Trainer’s Corner – Lance Johnston – Lindsay, CA
Total Earnings: $1,158,883
2019 NRCHA Snaffle Bit Futurity Winner, Lance Johnston, learned about cow horses at 10 years old.
“My dad was working for a guy, running his cattle, who also had snaffle bitters in training.”
Johnston’s parents went to the Snaffle Bit Futurity in Reno and came home telling Johnston all about it.
He said, “I’m going to win that one day.”
He watched the event in person for the first time when Sandy Collier won the prestigious title in 1993. Johnston didn’t show a snaffle bit horse until two years later.
Johnston earned an Animal Science Degree from Cal Poly Tech State University originally intending to go on to vet school. He decided instead to go the horse training route.
While Johnston has never worked for anyone he did attend clinics and take lessons with Sandy Collier. He said he mainly learned everything by watching other trainers.
He used to have to shoe the horses he had in training and said that he knew he made it when he could call up the farrier to do it for him!
Johnston’s greatest highlight in the sport so far was winning the 2019 Snaffle Bit Futurity. In 2019 he also won NRCHA Snaffle Bit Futurity Intermediate Open Championship, the NSHA Futurity Open and Intermediate Open, the Reno Intermediate Open & Open Reserve title, and the 2019 IRCHA Snaffle Bit Futurity Intermediate Open.

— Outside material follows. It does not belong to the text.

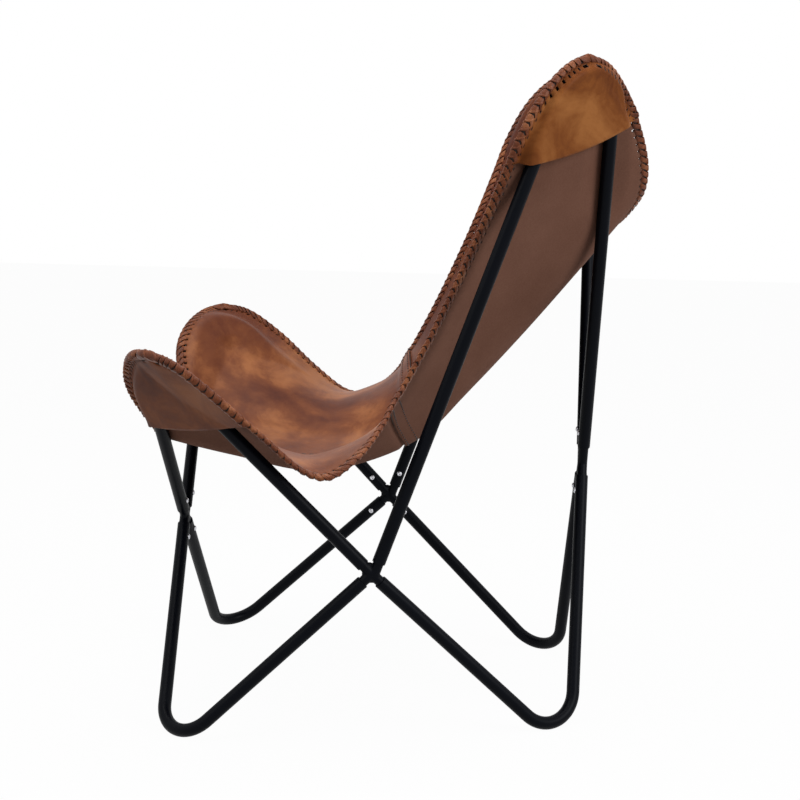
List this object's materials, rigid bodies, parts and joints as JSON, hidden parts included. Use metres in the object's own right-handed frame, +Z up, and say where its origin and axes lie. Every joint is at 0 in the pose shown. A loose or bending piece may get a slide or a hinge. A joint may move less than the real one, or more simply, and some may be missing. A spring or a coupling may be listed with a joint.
{
  "type": "butterfly sling chair",
  "caption": "Butterfly lounge chair: a laced leather sling hung by four pockets from bent tube bars over bent tube legs, all joined on bolted crosses.",
  "frame": {"origin": "on the floor, under the middle of the whole chair", "axes": "+Z up; the sitter faces -Y; the chair is a mirror image about the plane x = 0, and +X is the sitter's left"},
  "size_m": [0.7786, 0.7406, 0.964],
  "materials": {
    "black_steel": "satin black powder coat",
    "screw_steel": "zinc plated",
    "tan_leather": "waxed tan leather with darker patches",
    "pocket_leather": "smooth amber tan leather",
    "lace_leather": "dark brown leather lace"
  },
  "bodies": {
    "root": {"front_leg_left": "black_steel", "front_leg_right": "black_steel", "back_leg_left": "black_steel", "back_leg_right": "black_steel", "front_bar_left": "black_steel", "front_bar_right": "black_steel", "back_bar_left": "black_steel", "back_bar_right": "black_steel", "front_cross": "black_steel", "back_cross": "black_steel", "side_cross_left": "black_steel", "side_cross_right": "black_steel", "screw_front_leg_left": "screw_steel", "screw_front_leg_right": "screw_steel", "screw_front_bar_left": "screw_steel", "screw_front_bar_right": "screw_steel", "screw_back_leg_left": "screw_steel", "screw_back_leg_right": "screw_steel", "screw_back_bar_left": "screw_steel", "screw_back_bar_right": "screw_steel", "screw_left_front_leg": "screw_steel", "screw_left_back_leg": "screw_steel", "screw_left_front_bar": "screw_steel", "screw_left_back_bar": "screw_steel", "screw_right_front_leg": "screw_steel", "screw_right_back_leg": "screw_steel", "screw_right_front_bar": "screw_steel", "screw_right_back_bar": "screw_steel", "seat_panel_left": "tan_leather", "seat_panel_right": "tan_leather", "back_panel": "tan_leather", "front_pocket_left": "pocket_leather", "front_pocket_right": "pocket_leather", "back_pocket_left": "pocket_leather", "back_pocket_right": "pocket_leather", "front_lacing": "lace_leather", "side_lacing_left": "lace_leather", "side_lacing_right": "lace_leather", "top_lacing": "lace_leather"}
  },
  "joints": []
}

What is your training philosophy?
“My whole philosophy in life is to work hard. You can’t control anything else. You can’t control what kind of horse it is, you can’t control the customers, you can’t control the weather or the cattle. One thing you can control is how hard you work at it.”

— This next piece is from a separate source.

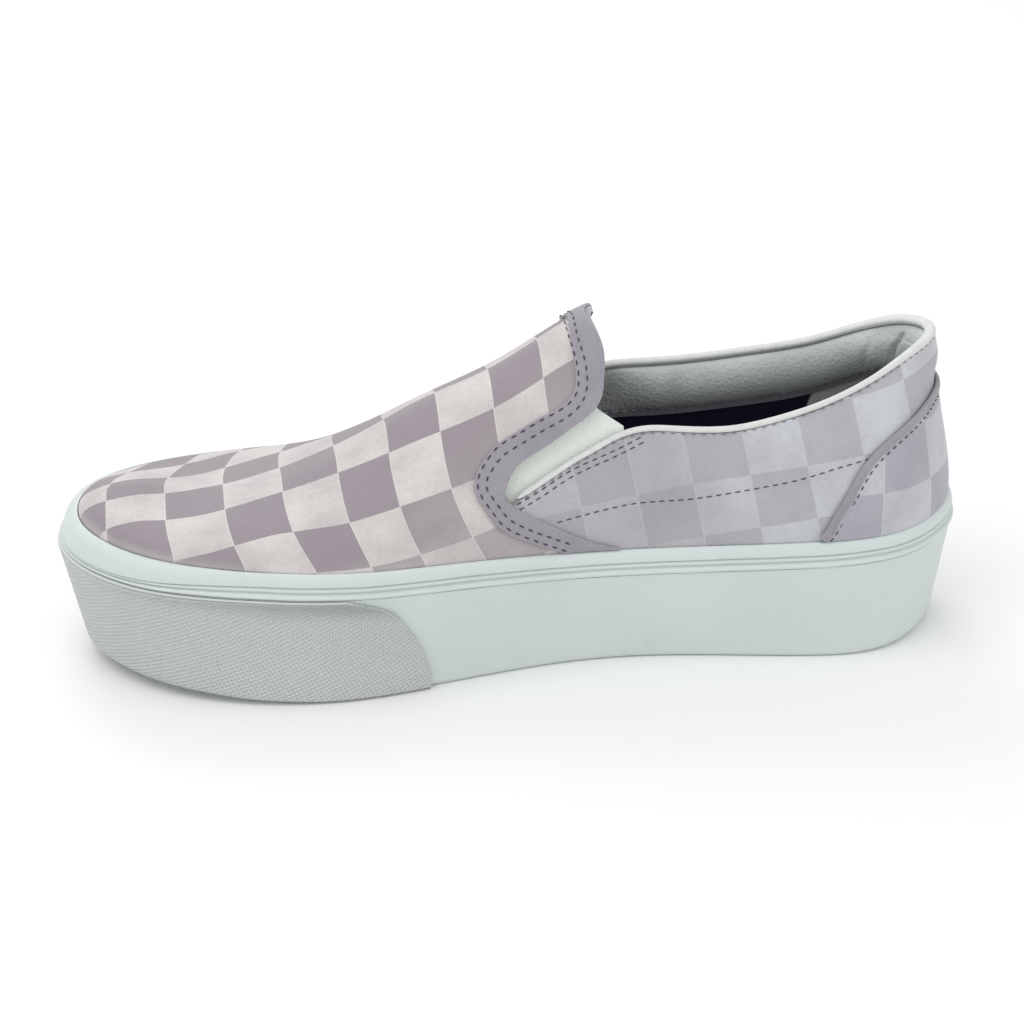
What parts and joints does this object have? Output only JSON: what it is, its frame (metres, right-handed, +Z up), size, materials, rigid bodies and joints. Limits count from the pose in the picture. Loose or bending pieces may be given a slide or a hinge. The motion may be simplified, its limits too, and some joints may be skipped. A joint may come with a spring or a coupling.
{
  "type": "slip-on sneaker",
  "caption": "Right slip-on platform sneaker with a pale lilac checked upper, white elastic side gores, a padded collar and a smooth white sole.",
  "frame": {"origin": "middle of the shoe's bounding box, on the floor under the sole", "axes": "+X from heel to toe, +Y to the wearer's left (inner side of this right shoe), +Z up"},
  "size_m": [0.2755, 0.1003, 0.1032],
  "materials": {
    "sole_rubber": "matte",
    "checked_cloth": "satin",
    "plain_cloth": "matte",
    "binding_tape": "matte",
    "lining_leather": "satin",
    "gore_elastic": "matte",
    "footbed_cloth": "matte"
  },
  "bodies": {
    "root": {"outsole": "sole_rubber", "midsole": "sole_rubber", "foxing": "sole_rubber", "toe_bumper": "sole_rubber", "insole": "footbed_cloth", "upper": "checked_cloth", "heel_counter": "checked_cloth", "vamp_band": "plain_cloth", "counter_piping": "plain_cloth", "collar_binding": "binding_tape", "collar_padding": "lining_leather", "gore_inner": "gore_elastic", "gore_outer": "gore_elastic"}
  },
  "joints": []
}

What has been your inspiration over your 37 years in the sport?
“I love what I do. There’s a lot of tough times. A lot more tough time than good times but I love riding horses and I love to compete. This event allows me to compete and ride horses.”

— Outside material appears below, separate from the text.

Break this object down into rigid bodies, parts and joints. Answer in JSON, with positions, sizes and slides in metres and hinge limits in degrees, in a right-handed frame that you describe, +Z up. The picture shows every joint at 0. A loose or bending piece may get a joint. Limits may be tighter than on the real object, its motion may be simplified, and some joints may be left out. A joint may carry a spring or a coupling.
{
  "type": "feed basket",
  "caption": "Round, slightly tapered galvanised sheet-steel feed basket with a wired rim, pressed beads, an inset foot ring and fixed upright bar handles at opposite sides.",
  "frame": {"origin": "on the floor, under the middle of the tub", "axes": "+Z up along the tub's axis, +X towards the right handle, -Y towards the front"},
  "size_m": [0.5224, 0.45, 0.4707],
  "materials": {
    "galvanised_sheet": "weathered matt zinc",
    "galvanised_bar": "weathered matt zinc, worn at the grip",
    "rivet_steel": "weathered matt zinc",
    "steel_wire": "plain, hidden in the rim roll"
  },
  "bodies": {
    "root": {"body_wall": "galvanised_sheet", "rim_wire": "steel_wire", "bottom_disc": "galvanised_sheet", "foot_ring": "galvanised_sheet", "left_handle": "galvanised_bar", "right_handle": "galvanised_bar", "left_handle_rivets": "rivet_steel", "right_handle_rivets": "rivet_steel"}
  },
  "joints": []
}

What are you known for as a trainer?
“I would say I’m known for having really nice fence horses.”
How do you handle nerves and/or lack of confidence?
“[For] lack of confidence, just keep working hard and never quit. Work through it, battle through it and get to the other side. Never give up… I heard Chris Dawson say something — he curls his toes, for the nerves. It’s really hard to do inside your cowboy boots. So try to do it and get your mind off of the nerves. It takes a lot of concentration to curl your toes inside your cowboy boots.”
How do you define feel and can you teach feel?
“It’s being one with the horse…And I have never, in the hundreds of thousands of lessons I’ve given, been able to teach that to somebody… People I’ve helped over the years, whether it be non-pros or assistants working for me, the ones that had feel, it was just natural inside them. Somebody would show with hardly any riding experience and they just have a natural feel. They’re born that way. There may be other people out there that can teach [feel] but I can’t. I feel like you’re just born with it. Doesn’t mean you can’t compete and get along. There are trainers out here that have been successful that don’t have a ton of feel…Those that are elites are just born with it.”
“Everything I do, I try to break it down and explain it to myself so I could explain to somebody else. I try to think through it to make sure the stuff that just comes naturally [makes sense to someone else], I try to think back and analyze what I’m doing.”
Johnston now has his sights set on the World’s Greatest Horseman. He has made the finals a few times but he hopes to clinch the win.
When Johnston is not riding horses he enjoys visiting his son at school in Montana and go hunting together.